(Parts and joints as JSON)
┌──
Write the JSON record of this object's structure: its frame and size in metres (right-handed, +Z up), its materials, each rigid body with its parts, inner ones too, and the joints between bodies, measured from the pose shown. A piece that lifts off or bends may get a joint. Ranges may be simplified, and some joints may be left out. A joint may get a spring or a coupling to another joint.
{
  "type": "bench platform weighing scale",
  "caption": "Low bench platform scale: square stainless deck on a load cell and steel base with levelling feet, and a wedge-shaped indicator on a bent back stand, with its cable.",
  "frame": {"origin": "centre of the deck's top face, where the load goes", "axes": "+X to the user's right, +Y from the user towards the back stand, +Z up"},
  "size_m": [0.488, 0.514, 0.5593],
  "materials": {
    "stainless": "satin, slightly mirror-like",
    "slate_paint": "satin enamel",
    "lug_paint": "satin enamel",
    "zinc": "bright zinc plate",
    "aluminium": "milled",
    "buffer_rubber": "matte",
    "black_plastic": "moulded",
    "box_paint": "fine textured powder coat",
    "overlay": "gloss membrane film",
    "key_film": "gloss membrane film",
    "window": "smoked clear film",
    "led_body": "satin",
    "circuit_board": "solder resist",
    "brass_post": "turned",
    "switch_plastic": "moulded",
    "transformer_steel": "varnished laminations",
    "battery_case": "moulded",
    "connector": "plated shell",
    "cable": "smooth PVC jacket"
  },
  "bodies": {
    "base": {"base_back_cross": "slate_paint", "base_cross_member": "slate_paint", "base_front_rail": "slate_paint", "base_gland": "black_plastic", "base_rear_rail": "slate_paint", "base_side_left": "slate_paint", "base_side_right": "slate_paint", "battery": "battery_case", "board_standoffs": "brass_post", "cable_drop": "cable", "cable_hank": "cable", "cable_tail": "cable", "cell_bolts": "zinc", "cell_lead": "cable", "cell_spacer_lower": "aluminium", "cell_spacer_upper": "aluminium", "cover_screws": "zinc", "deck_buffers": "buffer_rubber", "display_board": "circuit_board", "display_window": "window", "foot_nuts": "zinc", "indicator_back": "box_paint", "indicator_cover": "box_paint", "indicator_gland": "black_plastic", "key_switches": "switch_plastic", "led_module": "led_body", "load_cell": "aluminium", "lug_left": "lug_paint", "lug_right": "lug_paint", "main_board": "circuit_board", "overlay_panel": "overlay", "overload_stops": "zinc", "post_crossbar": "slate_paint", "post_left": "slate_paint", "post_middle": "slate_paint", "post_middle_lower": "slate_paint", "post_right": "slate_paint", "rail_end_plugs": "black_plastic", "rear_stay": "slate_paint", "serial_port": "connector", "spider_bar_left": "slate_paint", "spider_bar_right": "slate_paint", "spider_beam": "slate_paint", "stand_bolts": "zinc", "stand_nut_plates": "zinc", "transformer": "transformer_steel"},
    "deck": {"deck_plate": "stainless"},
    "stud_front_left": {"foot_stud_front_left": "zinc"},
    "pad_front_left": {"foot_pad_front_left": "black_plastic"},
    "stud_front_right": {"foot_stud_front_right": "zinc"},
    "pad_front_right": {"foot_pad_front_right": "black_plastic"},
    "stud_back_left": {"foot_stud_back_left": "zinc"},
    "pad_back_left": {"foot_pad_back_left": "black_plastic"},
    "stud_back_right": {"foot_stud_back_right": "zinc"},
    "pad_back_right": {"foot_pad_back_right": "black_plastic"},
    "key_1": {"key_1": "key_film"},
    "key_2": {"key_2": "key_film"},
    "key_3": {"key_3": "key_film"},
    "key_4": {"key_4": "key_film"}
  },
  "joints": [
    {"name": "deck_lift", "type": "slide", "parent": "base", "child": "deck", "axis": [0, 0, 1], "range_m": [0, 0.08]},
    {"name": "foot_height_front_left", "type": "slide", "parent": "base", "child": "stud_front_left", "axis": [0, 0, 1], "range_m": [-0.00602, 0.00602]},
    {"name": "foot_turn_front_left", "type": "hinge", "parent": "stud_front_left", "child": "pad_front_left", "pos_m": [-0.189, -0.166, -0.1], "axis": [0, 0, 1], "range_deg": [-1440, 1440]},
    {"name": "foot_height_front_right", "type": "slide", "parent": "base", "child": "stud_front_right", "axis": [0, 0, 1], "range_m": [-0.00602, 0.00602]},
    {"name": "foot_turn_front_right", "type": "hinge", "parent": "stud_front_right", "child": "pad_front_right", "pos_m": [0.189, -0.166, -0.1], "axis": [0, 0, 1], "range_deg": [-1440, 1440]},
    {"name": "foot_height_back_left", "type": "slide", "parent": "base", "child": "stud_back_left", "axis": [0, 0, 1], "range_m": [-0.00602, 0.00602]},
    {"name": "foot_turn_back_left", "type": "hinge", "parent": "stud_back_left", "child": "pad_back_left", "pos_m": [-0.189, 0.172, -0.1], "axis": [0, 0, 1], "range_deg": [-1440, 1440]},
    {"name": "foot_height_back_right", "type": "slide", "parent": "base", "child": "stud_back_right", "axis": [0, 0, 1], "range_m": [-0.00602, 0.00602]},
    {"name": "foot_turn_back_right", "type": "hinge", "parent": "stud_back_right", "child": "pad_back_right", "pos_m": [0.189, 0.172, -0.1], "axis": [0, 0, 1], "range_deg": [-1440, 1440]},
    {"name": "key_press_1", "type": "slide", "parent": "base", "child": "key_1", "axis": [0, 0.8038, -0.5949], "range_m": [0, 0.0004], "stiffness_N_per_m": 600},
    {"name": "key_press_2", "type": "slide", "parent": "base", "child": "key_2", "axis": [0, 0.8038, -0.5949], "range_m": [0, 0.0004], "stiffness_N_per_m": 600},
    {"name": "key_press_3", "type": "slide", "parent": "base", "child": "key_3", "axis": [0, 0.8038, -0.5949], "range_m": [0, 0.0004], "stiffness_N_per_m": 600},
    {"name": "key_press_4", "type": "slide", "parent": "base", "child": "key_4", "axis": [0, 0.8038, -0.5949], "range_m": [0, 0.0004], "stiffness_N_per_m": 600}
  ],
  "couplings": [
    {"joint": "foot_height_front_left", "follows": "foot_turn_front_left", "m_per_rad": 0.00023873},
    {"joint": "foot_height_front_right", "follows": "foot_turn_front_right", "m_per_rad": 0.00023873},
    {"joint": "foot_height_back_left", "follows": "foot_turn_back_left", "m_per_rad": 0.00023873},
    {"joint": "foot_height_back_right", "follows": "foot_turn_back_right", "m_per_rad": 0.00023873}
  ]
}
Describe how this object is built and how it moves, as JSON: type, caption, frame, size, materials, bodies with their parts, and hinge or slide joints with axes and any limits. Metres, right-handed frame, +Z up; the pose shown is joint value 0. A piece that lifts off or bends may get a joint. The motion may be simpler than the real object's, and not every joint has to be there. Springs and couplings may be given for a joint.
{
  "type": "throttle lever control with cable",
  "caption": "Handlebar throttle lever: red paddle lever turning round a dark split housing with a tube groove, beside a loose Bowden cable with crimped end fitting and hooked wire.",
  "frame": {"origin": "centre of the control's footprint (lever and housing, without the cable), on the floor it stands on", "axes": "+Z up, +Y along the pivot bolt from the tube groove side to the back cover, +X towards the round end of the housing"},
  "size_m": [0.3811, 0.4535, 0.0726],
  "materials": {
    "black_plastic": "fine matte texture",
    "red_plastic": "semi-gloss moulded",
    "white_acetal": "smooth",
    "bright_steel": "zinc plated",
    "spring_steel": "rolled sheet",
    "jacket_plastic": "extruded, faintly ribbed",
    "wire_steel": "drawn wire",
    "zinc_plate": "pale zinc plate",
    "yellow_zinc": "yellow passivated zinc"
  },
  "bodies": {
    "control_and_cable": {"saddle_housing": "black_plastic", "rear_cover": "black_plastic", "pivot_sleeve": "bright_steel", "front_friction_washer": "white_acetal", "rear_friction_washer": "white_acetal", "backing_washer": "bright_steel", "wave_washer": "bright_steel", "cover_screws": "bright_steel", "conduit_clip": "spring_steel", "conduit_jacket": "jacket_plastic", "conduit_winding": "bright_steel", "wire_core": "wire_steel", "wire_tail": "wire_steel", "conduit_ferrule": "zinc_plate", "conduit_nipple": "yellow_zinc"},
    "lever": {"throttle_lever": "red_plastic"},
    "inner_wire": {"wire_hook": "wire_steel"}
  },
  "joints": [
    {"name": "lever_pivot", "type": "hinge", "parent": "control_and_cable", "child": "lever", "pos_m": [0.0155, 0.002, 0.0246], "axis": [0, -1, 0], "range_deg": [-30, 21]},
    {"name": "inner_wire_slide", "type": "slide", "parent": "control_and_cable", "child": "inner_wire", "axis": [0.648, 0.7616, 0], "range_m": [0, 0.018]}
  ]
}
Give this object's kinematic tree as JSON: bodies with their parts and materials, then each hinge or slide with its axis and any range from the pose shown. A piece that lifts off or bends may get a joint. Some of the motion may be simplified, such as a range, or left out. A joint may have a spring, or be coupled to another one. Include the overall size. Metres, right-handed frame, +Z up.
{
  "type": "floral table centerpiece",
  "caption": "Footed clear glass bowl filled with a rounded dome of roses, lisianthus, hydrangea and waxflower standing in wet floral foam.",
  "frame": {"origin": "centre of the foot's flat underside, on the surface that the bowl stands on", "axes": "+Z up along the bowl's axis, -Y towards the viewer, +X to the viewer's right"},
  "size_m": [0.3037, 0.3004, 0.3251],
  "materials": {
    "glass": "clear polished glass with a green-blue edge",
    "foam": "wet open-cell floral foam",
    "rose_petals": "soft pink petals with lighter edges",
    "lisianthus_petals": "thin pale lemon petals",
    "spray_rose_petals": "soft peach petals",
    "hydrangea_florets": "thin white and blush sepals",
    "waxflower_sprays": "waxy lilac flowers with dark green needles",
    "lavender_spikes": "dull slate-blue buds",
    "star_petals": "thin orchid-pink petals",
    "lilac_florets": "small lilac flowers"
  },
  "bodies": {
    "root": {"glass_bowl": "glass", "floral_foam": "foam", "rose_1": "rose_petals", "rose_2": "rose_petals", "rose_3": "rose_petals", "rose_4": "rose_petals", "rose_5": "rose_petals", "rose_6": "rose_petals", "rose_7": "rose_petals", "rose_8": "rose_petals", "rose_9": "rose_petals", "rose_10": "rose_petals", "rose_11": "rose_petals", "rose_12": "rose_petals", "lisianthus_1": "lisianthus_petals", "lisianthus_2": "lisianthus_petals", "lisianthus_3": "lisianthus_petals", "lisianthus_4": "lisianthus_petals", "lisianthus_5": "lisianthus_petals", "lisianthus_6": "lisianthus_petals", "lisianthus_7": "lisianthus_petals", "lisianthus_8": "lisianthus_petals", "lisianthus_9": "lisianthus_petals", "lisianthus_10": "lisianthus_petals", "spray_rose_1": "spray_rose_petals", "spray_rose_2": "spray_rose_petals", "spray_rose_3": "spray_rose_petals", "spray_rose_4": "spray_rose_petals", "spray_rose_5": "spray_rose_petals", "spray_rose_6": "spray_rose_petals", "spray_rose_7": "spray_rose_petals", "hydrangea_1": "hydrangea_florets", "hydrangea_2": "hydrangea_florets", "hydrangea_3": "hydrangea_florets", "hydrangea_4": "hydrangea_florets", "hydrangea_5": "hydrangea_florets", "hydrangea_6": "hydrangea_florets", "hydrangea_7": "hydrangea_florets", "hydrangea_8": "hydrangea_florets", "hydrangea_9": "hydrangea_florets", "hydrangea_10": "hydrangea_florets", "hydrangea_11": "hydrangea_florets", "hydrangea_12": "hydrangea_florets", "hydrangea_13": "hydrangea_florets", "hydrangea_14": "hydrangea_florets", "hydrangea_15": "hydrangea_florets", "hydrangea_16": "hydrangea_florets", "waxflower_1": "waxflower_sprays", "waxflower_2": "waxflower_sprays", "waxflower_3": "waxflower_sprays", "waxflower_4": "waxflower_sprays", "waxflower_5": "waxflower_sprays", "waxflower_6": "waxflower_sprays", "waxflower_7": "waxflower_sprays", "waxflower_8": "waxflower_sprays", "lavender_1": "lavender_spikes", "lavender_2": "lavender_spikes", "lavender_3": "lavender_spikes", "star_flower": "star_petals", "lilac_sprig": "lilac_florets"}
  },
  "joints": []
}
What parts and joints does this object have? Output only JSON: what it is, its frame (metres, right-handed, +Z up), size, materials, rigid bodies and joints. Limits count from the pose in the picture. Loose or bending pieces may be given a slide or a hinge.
└──
▶ WORK INSTRUCTIONS:
Reply with one number only, the count of lines above that hold the string "bends".

▶ RESPONSE TO THE TASK:
3